The movement is associated with the 1925 Scopes Trial, which concerned the issue of evolution. It suffered a decline in the 1930s, but revived in the late 1940s.
 
Look at how Christians have to thought of a few Christian topics in this country:

- Abortion
-Gay rights
- “God” on our currency
- Saying “Happy Holidays” instead of “Merry Christmas”
- I’m sure there are others but I thought of these first.

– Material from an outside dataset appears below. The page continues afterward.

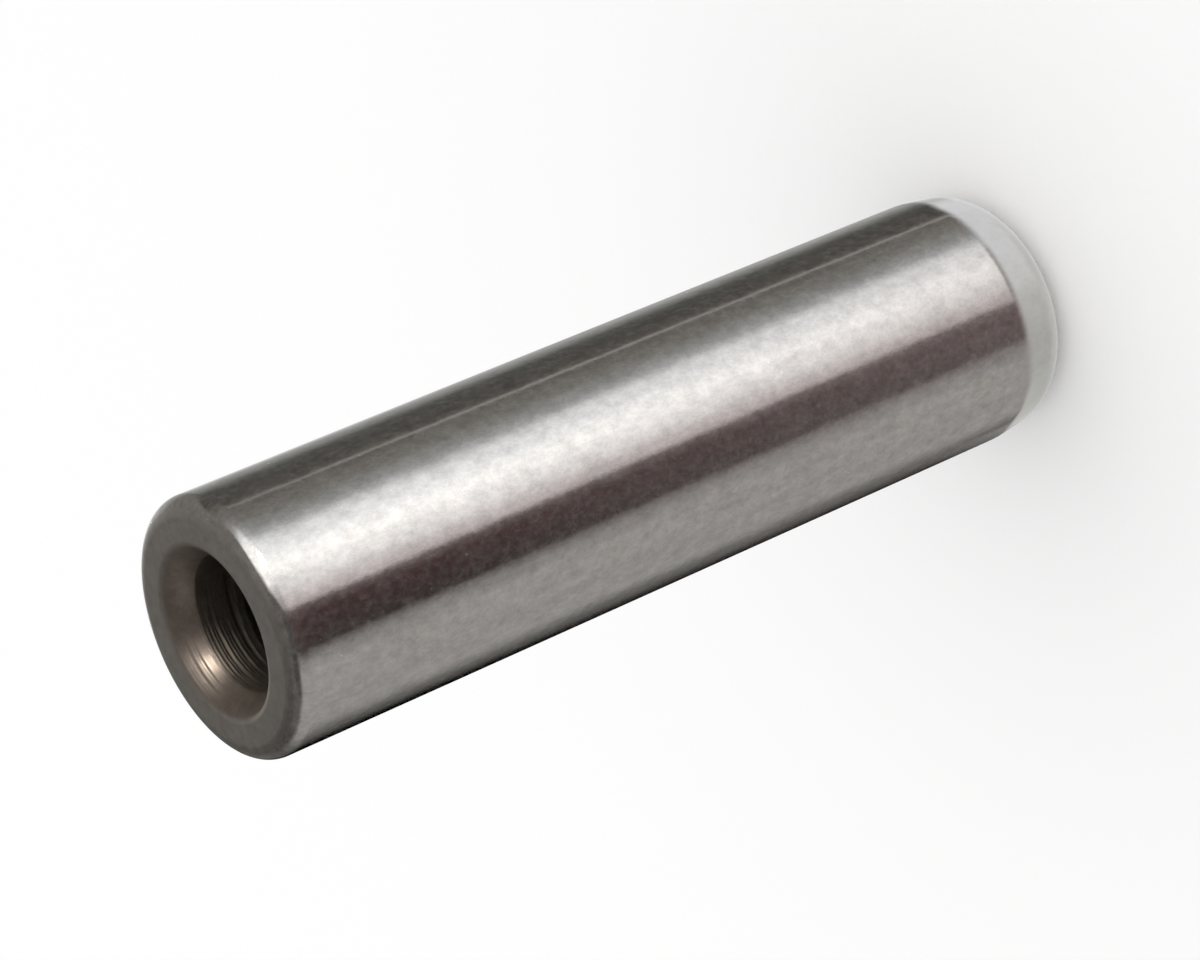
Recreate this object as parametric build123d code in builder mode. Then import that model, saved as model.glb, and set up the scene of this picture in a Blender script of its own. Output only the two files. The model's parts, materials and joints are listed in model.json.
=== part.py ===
"""Pull dowel pin: a hardened and ground parallel pin with a tapped blind hole in one end.

The pin is turned, tapped and ground as one piece. It stands on its lead-in end, with the tapped
end up: +Z runs along the pin's axis and the origin is the middle of the foot. Millimetres.
"""

import os
from math import cos, radians, sin, tan

from build123d import *

# Body
pin_diameter = 8.0  # ground m6 on the real pin
pin_length = 30.0
rim_edge_radius = 0.6  # rounded edge around the tapped end's flat face

# Lead-in: a slow cone that finds the hole, melted into the ground body by tumbling
lead_length = 2.0
lead_angle = 8.0  # of the cone's side from the axis
lead_blend_radius = 3.0  # between the cone and the ground body
foot_edge_radius = 1.2  # between the cone and the flat foot

# Tapped hole for an M5 pull screw. The wall here is the tap drill's.
thread_diameter = 5.0
thread_pitch = 0.8
drilled_depth = 12.0  # full diameter, from the tapped end's face
drill_point_angle = 118.0

# Bell mouth that leads the screw in: an arc that opens wider towards the face
mouth_depth = 0.8
mouth_foot_angle = 20.0  # of the mouth's side from the axis, where it meets the hole's wall
mouth_clearance = 0.15  # past the screw's outside, on the radius
mouth_edge_radius = 0.3  # broken edge where the mouth meets the face

pin_radius = pin_diameter / 2
foot_corner_radius = pin_radius - lead_length * tan(radians(lead_angle))
core_radius = (thread_diameter - thread_pitch) / 2
mouth_radius = thread_diameter / 2 + mouth_clearance
mouth_direction = (sin(radians(mouth_foot_angle)), cos(radians(mouth_foot_angle)))
wall_top = pin_length - mouth_depth
wall_foot = pin_length - drilled_depth
drill_tip = wall_foot - core_radius / tan(radians(drill_point_angle / 2))

with BuildPart() as dowel_pin:
    # Half of the pin's section, which is carried round the axis
    with BuildSketch(Plane.XZ) as half_section:
        # The turned and ground blank
        with BuildLine():
            FilletPolyline(
                (0, 0),
                (foot_corner_radius, 0),
                (pin_radius, lead_length),
                (pin_radius, pin_length),
                (0, pin_length),
                radius=[foot_edge_radius, lead_blend_radius, rim_edge_radius],
            )
            Line((0, pin_length), (0, 0))
        make_face()

        # The hole: the drill's point, the tap drill's wall and the bell mouth
        with BuildLine():
            wall = Line((core_radius, wall_foot), (core_radius, wall_top))
            mouth = TangentArc(wall @ 1, (mouth_radius, pin_length), tangent=mouth_direction)
            Polyline(mouth @ 1, (0, pin_length), (0, drill_tip), wall @ 0)
        make_face(mode=Mode.SUBTRACT)

        # The broken edge where the mouth meets the face
        mouth_corner = half_section.vertices().sort_by_distance((mouth_radius, pin_length, 0))[0]
        fillet(mouth_corner, mouth_edge_radius)
    revolve(axis=Axis.Z)

dowel_pin.part.label = "dowel_pin"

os.makedirs("parts", exist_ok=True)
export_step(dowel_pin.part, "parts/dowel_pin.step")
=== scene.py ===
"""A pull dowel pin as a Blender add-on: the ground steel pin with its tapped end, and a studio.

Everything is in metres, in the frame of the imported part: the pin stands on its lead-in end, with
its axis on +Z and the origin in the middle of its foot.
"""

import json
from math import atan2, cos, hypot, pi, radians, sin, sqrt, tan

import bpy
import numpy as np
from bpy.props import FloatProperty, FloatVectorProperty, IntProperty, PointerProperty
from mathutils import Matrix, Vector


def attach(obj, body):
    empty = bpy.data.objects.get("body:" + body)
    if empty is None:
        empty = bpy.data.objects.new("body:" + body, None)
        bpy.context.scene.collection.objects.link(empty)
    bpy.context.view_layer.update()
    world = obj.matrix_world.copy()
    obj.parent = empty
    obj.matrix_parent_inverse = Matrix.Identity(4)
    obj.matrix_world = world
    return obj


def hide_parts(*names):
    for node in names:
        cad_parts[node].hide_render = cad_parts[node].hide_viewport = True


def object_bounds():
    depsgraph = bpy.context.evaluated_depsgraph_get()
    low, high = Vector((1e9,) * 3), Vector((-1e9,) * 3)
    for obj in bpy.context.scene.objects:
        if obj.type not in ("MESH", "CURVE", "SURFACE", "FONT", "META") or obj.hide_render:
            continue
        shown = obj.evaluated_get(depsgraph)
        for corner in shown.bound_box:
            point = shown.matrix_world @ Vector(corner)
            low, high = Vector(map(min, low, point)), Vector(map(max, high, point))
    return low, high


bl_info = {
    "name": "Pull Dowel Pin",
    "version": (1, 0, 0),
    "blender": (4, 5, 0),
    "location": "3D View > Sidebar > Dowel Pin",
    "description": "Builds a ground steel dowel pin with a tapped end, and a studio for it",
    "category": "Object",
}

MM = 0.001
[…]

You bring up a good point. Perhaps the problem is not secular America embracing all of the above, people see their fellow Christians embracing the same. For Catholics, we can divorce to the list. The words "disciple" and "discipline" come from the same root. Disciples of Christ should be following the disciplines of Christ. Divorce, abortion, loose sexual mores, nodding at Christ being removed from a Christian holiday, etc. are not Christian disciplines. If we re not following these disciplines, gathering in fellowship to worship is meaningless. Those not following the disciplines will be uncomfortable around those who do; those following the disciplines are going to feel hypocritical for not standing up and promoting the disciplines of Christ, insisting true discipleship comes with responsibilities. As Jesus pointed out, one cannot serve two Masters without coming to hate one of them. We have got to choose--secular or faith.

I mentioned earlier that Church attendance falling to the 25% remnant may not be all bad. We would then be a core group who actually stands for the beliefs and disciplines of our faith. Those who have been trying to serve two masters, who have been trying to go along to get along no longer weaken the whole.